Воображение Мани затронуто. Какая власть!
- У него много детей, значит? Двадцать детей? Или больше?
- Что такое? - Вера Филипповна звонко смеется. - Один только сын...
- Один?.. На что же ему столько земли?
Смеется и Петро, оглядываясь с козел и качали головой.
- Неправда ли, как это возмутительно? - спрашивает подругу Соня. И тихие всегда глаза ее сверкают.
- Он старый? Он добрый? Он немец?
- Он жид...
- Мама! Сколько раз я тебя просила? Он - русский подданный и кальвинист {Человек, исповедующий кальвинизм, одно из направлений протестантизма, основоположником которого выступал Жан Кальвин (1509-1564).}.
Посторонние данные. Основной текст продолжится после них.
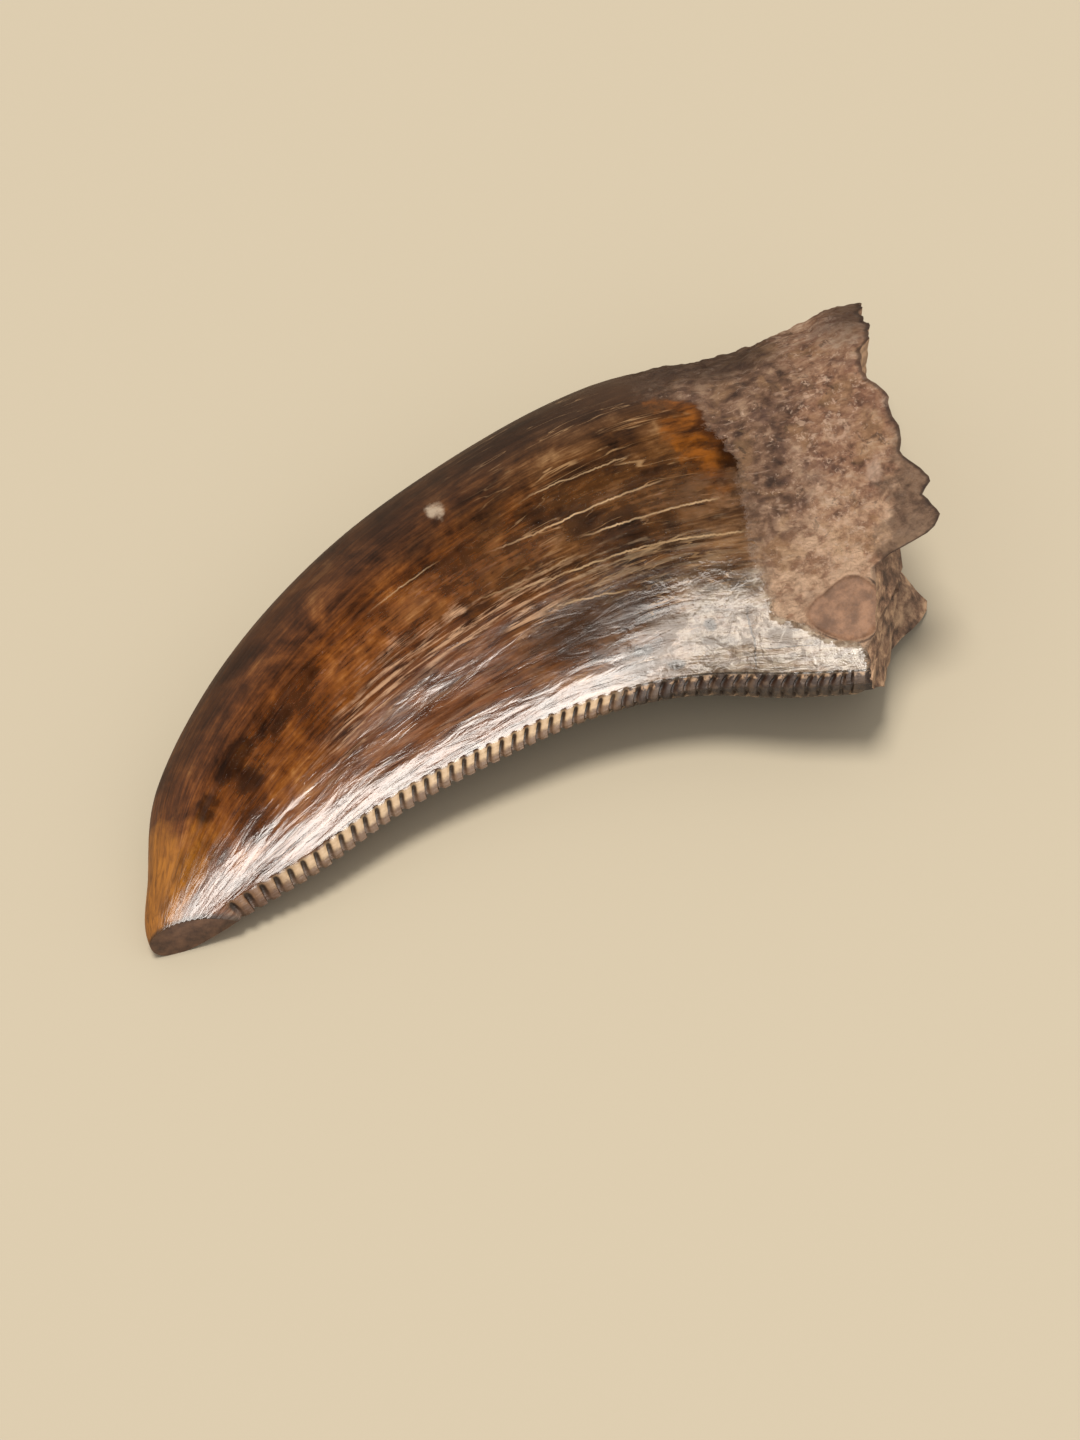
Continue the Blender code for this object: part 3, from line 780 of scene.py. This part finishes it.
def film_dirt(box, skin):
    """Fine crazing and grime in the pale film near the root."""
    bend = box.node("TexNoise", {"Vector": skin.place, "Scale": 1.4}).outputs["Color"]
    bent = box.node("VectorMath", {0: skin.place, 1: bend}).outputs[0]
    cells = box.node("TexVoronoi", {"Vector": bent, "Scale": 0.8}, feature="DISTANCE_TO_EDGE")
    craze = box.between(cells.outputs["Distance"], 0.05, 0.01)
    craze = box.times(craze, box.between(box.noise(skin.place, 0.8), 0.42, 0.6))
    grime = box.between(box.noise(bent, 1.0, 6.0, 0.7, 0.4), 0.50, 0.58)
    streaks = box.between(skin.fibres(0.55, 2.2, 5.0, 0.7, 0.6), 0.53, 0.62)
    streaks = box.times(streaks, box.between(skin.t, 7.5, 6.9))
    where = box.times(box.between(skin.t, 6.0, 6.8), box.between(skin.turn, 0.40, 0.30))
    return box.times(box.most([craze, grime, streaks]), where)


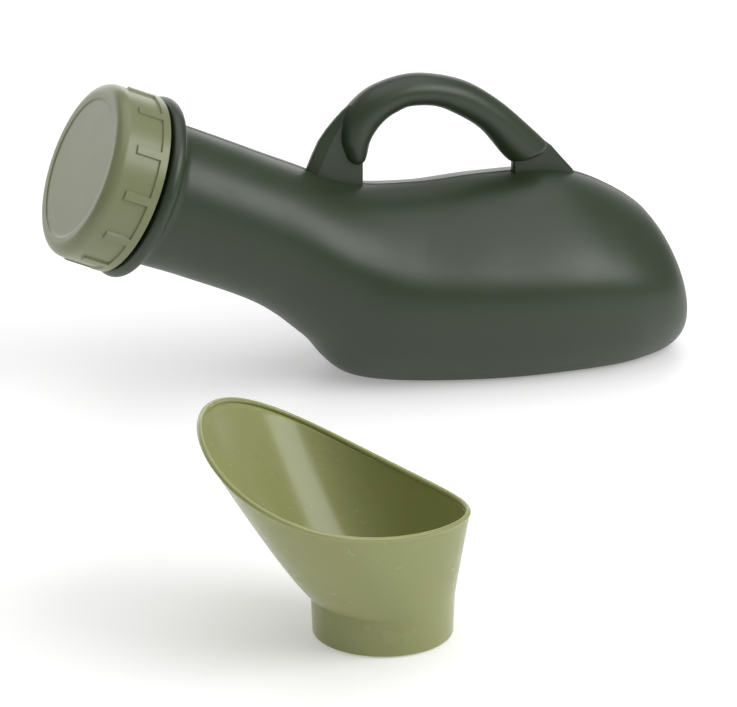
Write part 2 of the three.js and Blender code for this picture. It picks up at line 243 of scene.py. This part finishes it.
# Die-cut closed-cell polyethylene foam: pale, matt, with cells of about half a millimetre.
sealFoam = {
    "name": "dieCutPolyethyleneFoam", "colour": "#d2d2c8", "driftColour": "#dadad2", "driftSize": 8.0,
    "roughness": 0.68, "roughnessDrift": 0.05, "patchSize": 3.0, "rubSize": 9.0, "rubDulls": 0.04,
    "grainSize": 0.5, "grainDepth": 0.03, "waveSize": 4.0, "waveDepth": 0.02, "ior": 1.5,
    "glow": 0.0, "glowDepth": 1.0}


# Bottle

bottle = {
    "wall": 1.8,
    "neckStart": -13.5,        # along the neck axis, where the blown body begins
    "neckRadius": 29.4,
    "collarRadius": 37.6,
    "collarMiddle": -4.7,
    "collarHalf": 2.9,
    "collarFillet": 6.0,
    "finishRadius": 29.8,      # under the thread
    "boreRadius": 27.0,
    "lipHeight": 17.4,
    "lipRound": 0.8,
    "threadPitch": 5.0,
    "threadStarts": 2,
    "threadRise": 2.0,
    "threadLow": 3.0,
    "threadHigh": 13.0,
    "edgeRound": 1.6,          # round of the edge of the flat base
    "seamRise": 0.22,          # parting line
    "seamHalf": 0.45,
}

# Sections of the blown body from the neck to the tail: top x, top z, bottom x, bottom z, half width. What
# would lie below zero is pressed flat, and that makes the base.
bodySections = np.array([
    [-117.2, 104.3, -134.7, 48.6, 29.8],
    [-88.3, 90.6, -103.3, 33.7, 32.0],
    [-61.6, 79.3, -82.3, 16.7, 37.0],
    [-33.8, 76.4, -63.8, -1.4, 43.0],
    [-3.8, 77.0, -19.0, -11.2, 48.5],
    [28.3, 75.1, 19.7, -11.9, 51.0],
    [51.2, 65.2, 52.9, -8.5, 47.0],
    [67.7, 51.0, 76.3, 2.1, 33.0],
    [75.4, 31.0, 75.4, 31.0, 0.0],
])


# The section row of a circle square to the neck axis.
def neckRow(height, radius):
    top, bottom = aboutNeck(radius, np.array([0, pi]), height)
    return np.array([top[0], top[2], bottom[0], bottom[2], radius])


# Height above a level, with everything below it pressed flat: a parabola rounds the edge between the two.
def pressedFlat(z, level):
    above = z - level
    edge = bottle["edgeRound"]
    rounded = level + (above + edge) ** 2 / (4 * edge)
    return np.where(above > edge, z, np.where(above < -edge, level, rounded))


# Angles round half a section, from the middle of its bottom to the middle of its top. They stand close at
# the two parting lines and along the edge of the base, where the section meets the level it is pressed to.
def halfAngles(rows, level, count):
    depth = np.clip((rows[:, 1] - level) / np.maximum(rows[:, 1] - rows[:, 3], 1e-6), 0, 1)
    edge = np.hypot(np.arccos(np.clip(2 * depth - 1, -1, 1)), 0.22)[:, None]
    near = 0.075
    seam = 0.035
    bottom = 0 * edge
    top = bottom + pi
    knots = np.hstack([bottom, bottom + seam, edge - near, edge + near, top - seam, top])
    shares = [0, 0.08, 0.2, 0.4, 0.92, 1]
    share = np.linspace(0, 1, count)
    return np.stack([np.interp(share, shares, row) for row in knots])


# The blown body drawn in by inset, as a grid from the neck to the tail. A point at angle a from the bottom
# has a lift of -cos a and a side of sin a; above the middle both are raised to a power that grows towards the
# crest, which lifts the top into a soft ridge. A parting line stands proud along the middle.
def bodyGrid(inset, rowCount, halfCount, seam):
    rows = np.vstack([neckRow(bottle["neckStart"], bottle["neckRadius"]), bodySections])
    along = rows[:, 0:2] - rows[:, 2:4]
    along = along / np.maximum(np.linalg.norm(along, axis=1, keepdims=True), 1e-9)
    rows[:, 0:2] -= along * inset
    rows[:, 2:4] += along * inset
    rows[:, 4] = np.where(rows[:, 4] > 0, rows[:, 4] - inset, 0)
    rows[-3:, [0, 2]] -= inset * np.array([[1 / 3], [2 / 3], [1]])
    before = neckRow(bottle["neckStart"] + 20, bottle["neckRadius"] - inset)
    after = rows[-2, [2, 3, 0, 1, 4]] * [1, 1, 1, 1, -1]   # the tail mirrored, which makes its tip round
    last = len(rows) - 1
    s = np.linspace(0, last, rowCount)
    rows = smoothRows(rows, before, after, s)
    angle = halfAngles(rows, inset, halfCount)
    angle = np.hstack([angle, 2 * pi - angle[:, -2:0:-1]])
    lift = -np.cos(angle)
    side = np.sin(angle)
    crest = (np.clip((s - 2) / 2, 0, 1) * np.clip((last - s) / 2.5, 0, 1))[:, None]
    power = 1 + 0.21 * crest * smoothStep(lift, 0, 0.8)
    lift = np.sign(lift) * np.abs(lift) ** power
    side = np.sign(side) * np.abs(side) ** power
    topX, topZ, bottomX, bottomZ, halfWidth = (rows[:, k, None] for k in range(5))
    share = (1 - lift) / 2
    x = topX + (bottomX - topX) * share
    y = halfWidth * side
    z = topZ + (bottomZ - topZ) * share
    grid = np.stack([x, y, pressedFlat(z, inset)], axis=-1)
    if seam:
        clear = smoothStep(z, 3, 9) * np.clip((last - s[:, None]) * 4, 0, 1)
        rise = bottle["seamRise"] * np.exp(-((y / bottle["seamHalf"]) ** 2)) * clear
        outwards = np.stack([topX - bottomX, 0 * topX, topZ - bottomZ], axis=-1)
        outwards = outwards / np.maximum(np.linalg.norm(outwards, axis=-1, keepdims=True), 1e-6)
        grid = grid + (rise * np.sign(lift))[..., None] * outwards
    return grid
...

- Ты откуда знаешь? - с сердцем перебивает мать.
- Дядюшка говорил...
- Все равно - жид! Этого не вытравишь, хотя в десяти реках крестись! Раса, а не религия имеет! значение...
- Мама, знаешь, кто так выражается?
- Ах, оставь, пожалуйста!... Что ты меня учишь?
- Мне не хочется, мама, тебя в чем-нибудь осуждать...
- Скажите, пожалуйста! "Осуждать"! С этих пор еще вы нас учить и судить будете! Не вздумай еще отцу замечания делать! И так уже у него голова кругом идет...
- Лина говорит...
- Кто такая еще эта Лина?
- Лина Федорова... Она теперь в первом классе. Она самая умная у нас, самая чудная... Ее дружбой я горжусь... И она. всегда защищает евреев...
- Все это издали хорошо... Я бы послала эту Лину сюда! У нас в России все зло от жидов идет... Все бунты...
- Неправда...
- Что такое? Как ты смеешь так возражать?
- Дядюшка говорит...
- Ах, отвяжись, пожалуйста, со своим дядюшкой! Нашла кого слушать! Человек собственную жизнь не сумел устроить. А набивает тебе голову всяким вздором!
Вера Филипповна расстроена. Она вынимает платок и обмахивается. Маня брезгливо молчит. Носик ее выразительно сморщился...
- А вон и Лисохоры показались! - радостно говорит Соня.
- Где? Где? Где? - кричит Маня. И готова вскочить на сиденье.
Они опять спустились с горы. В лощине, среди роскошной зелени, раскинулось село. За ним, вокруг полувысохшего огромного пруда, когда-то большой реки, дремлют старые дворянские гнезда. Всем по двести, полтораста лет. Яркий месяц отражается в потемневшей воде. Как хлопья снега, белеют гуси среди аира. Целый лес тростника подступил к плотине. Тянет сыростью. Со всех сторон вода.
- Гребля {Гать, насыпь или вал от воды (южн.).}, - говорит Соня.
"По гребле, неровной и тряской.... - опять звучи в душе Мани. О, какой воздух! Какая насторожившаяся, чуткая тишина!